Welcome to the EU AI Act Newsletter, a brief biweekly newsletter by the Future of Life Institute providing you with up-to-date developments and analyses of the proposed EU artificial intelligence law.
Legislative Process
The Czech Presidency of the Council of the EU published their second compromise text on 15 July. Some of the key proposals to highlight are the narrowing down of AI to systems developed through machine learning techniques and knowledge-based approaches, the addition of an article for the Commission to adopt implementing acts to further specify and update AI techniques, and the extension of provisions to account for when classifying AI systems as high risk. The latter includes the significance of the output of the AI system as well as the immediacy of the effect. The delegations will be asked to provide suggestions on the entire second compromise proposal by 2 September 2022.
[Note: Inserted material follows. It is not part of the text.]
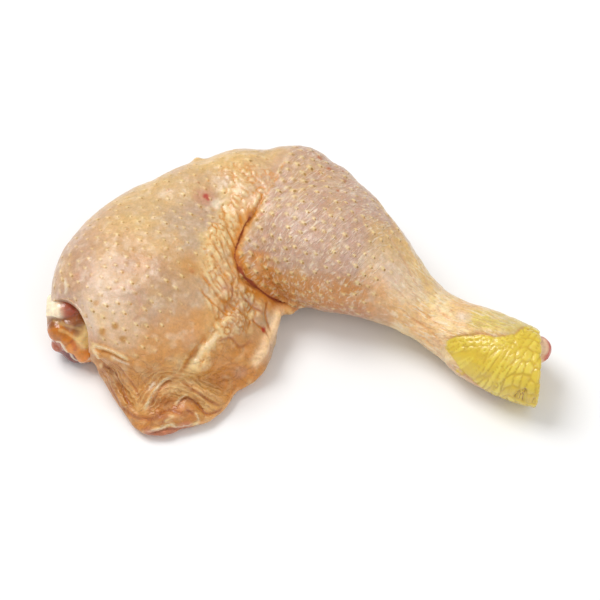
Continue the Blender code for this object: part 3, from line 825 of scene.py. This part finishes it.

According to EURACTIV, The European Telecommunications Standards Institute (ETSI) has suggested to the European Commission that the definition of AI and categorisation of high-risk applications in the AI Act be left to technical standards. ETSI claims that standardisation bodies will need to ensure that the definitions are consistent across the technical standards, but some members of civil society think that the delegation of a political decision to technical bodies is undemocratic. Some of the challenges standardisation bodies are faced with are that categories of risk depend on concrete use cases, categorisation of high-risk systems implies value-based assessments, and that an AI system might have a low risk individually but become high risk when it interacts with other AI systems.
Analyses
Center for Democracy and Technology wrote a blog post about whether the AI Act will adequately address access to remedy for victims of any discrimination from AI. The post argues that the initial AI Act draft failed to include opportunities for redress for individuals most likely to be adversely affected by AI as well as for public interest organisations who have an important role in representing those individuals. The author of the blog post adds that a joint draft report from the two co-rapporteurs in the LIBE and IMCO Committees improves the issue of access to redress by introducing a right for individuals and groups to lodge a complaint to the national supervisory authority in the case of a breach to their health, safety or fundamental rights. The author generally welcomes this improvement but wants the redress mechanisms to be more concrete, actionable and effective.
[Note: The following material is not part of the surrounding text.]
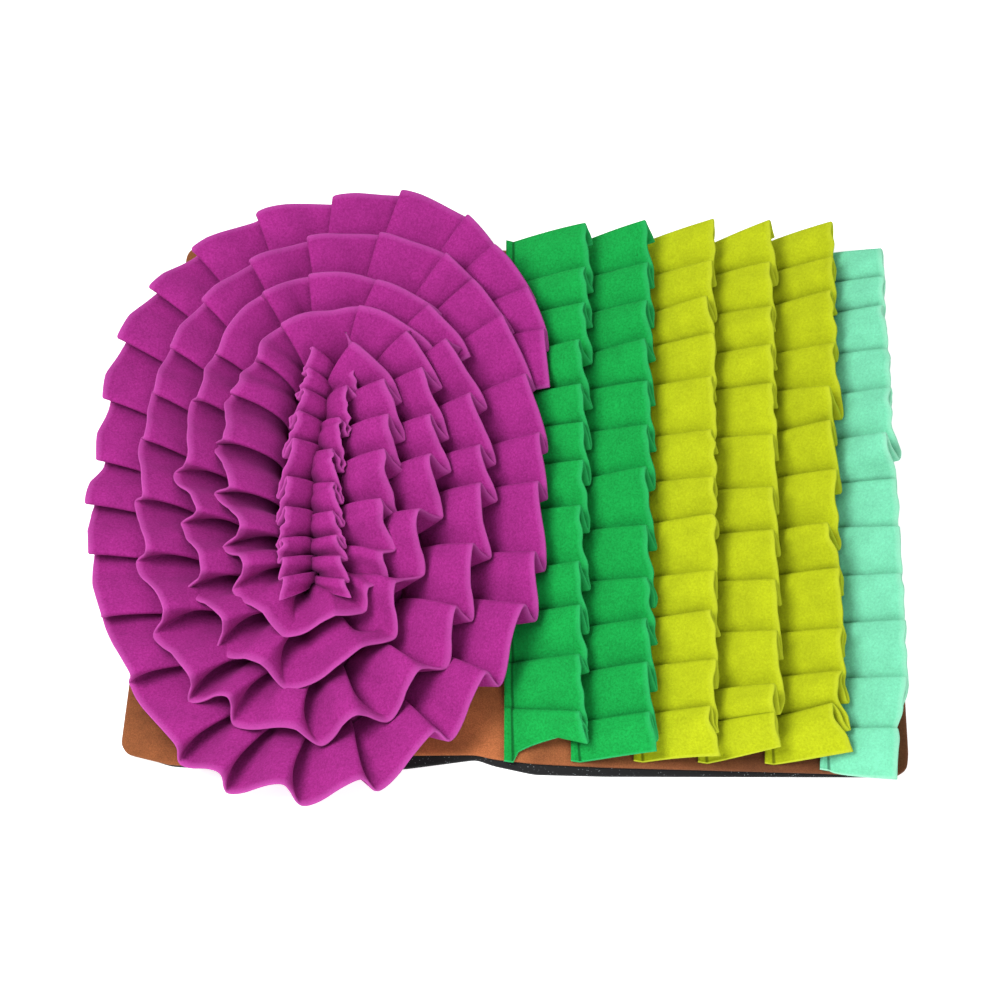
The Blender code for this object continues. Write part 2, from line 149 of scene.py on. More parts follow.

Future of Privacy Forum gave an overview in their blog of what the conformity assessment in the AI Act is. Generally speaking, the conformity assessment is the "process of verifying whether the requirements set out in Title III, Chapter 2 of this Regulation relating to an AI system have been fulfilled”. The blog post also highlights that the AI Act establishes a presumption of compliance with the requirements for high-risk AI systems if such a system is in conformity with relevant harmonised standards. Furthermore, a conformity assessment needs to be performed before a high-risk AI system is placed on the EU market or put into service as well as when a high-risk system already on the market is substantially modified. The post provides more information on who needs to perform this assessment and how exactly it should be done.
Science Business reported in an article that the UK government has decided to choose a different approach to regulating AI than the EU's AI Act. According to the article, UK claims that it will allow different regulators to take their approach to the use of AI in a range of settings rather than giving responsibility for AI governance to a central regulatory body like in the AI Act. The UK does not seem to mention any uses of AI that would be prohibited and does not intend to create any new laws to regulate AI for now. The UK is also critical of creating a list of risky AI uses and instead puts forward six principles for regulators to follow such as transparency and explainability among others.
Deloitte published a blog post on risk management requirements of the AI Act proposal. Article 9 outlines the need to establish, implement, document, and maintain effective risk management systems in relation to high-risk AI systems. The post highlights that providers of such systems will be required to conduct periodic risk assessments to identify all known and foreseeable risks associated with their AI systems. They emphasise that foreseeable risks are those that include “the use of an AI system in a way that is not in accordance with its intended purpose, but which may result from reasonably foreseeable human behaviour or interaction with other systems”. The post also argues that risk management systems will have to include the tracking of AI systems after they are deployed and plans to mitigate any risk or failure once they are distributed to users.
The Irish Council for Civil Liberties (ICCL) has a new op-ed on EURACTIV arguing that the AI Act should prevent, not just report, serious incidents. It claims that it should require that “near-misses” are reported and addressed. The op-ed problematises that the AI Act requires only serious incidents to be reported and there are no reporting obligations for anything less. One example of this is when a self-driving car runs a red light but does not hit anyone. The author of the op-ed recommends that the EU AI database log and publish near-miss reports because this will 1) inform about near-misses that others have encountered, 2) help developers to widen the range of tests for AI systems, 3) assist monitoring organisations with this information to update the regulation annexes, and 4) give researchers new research ideas to make safer AI systems.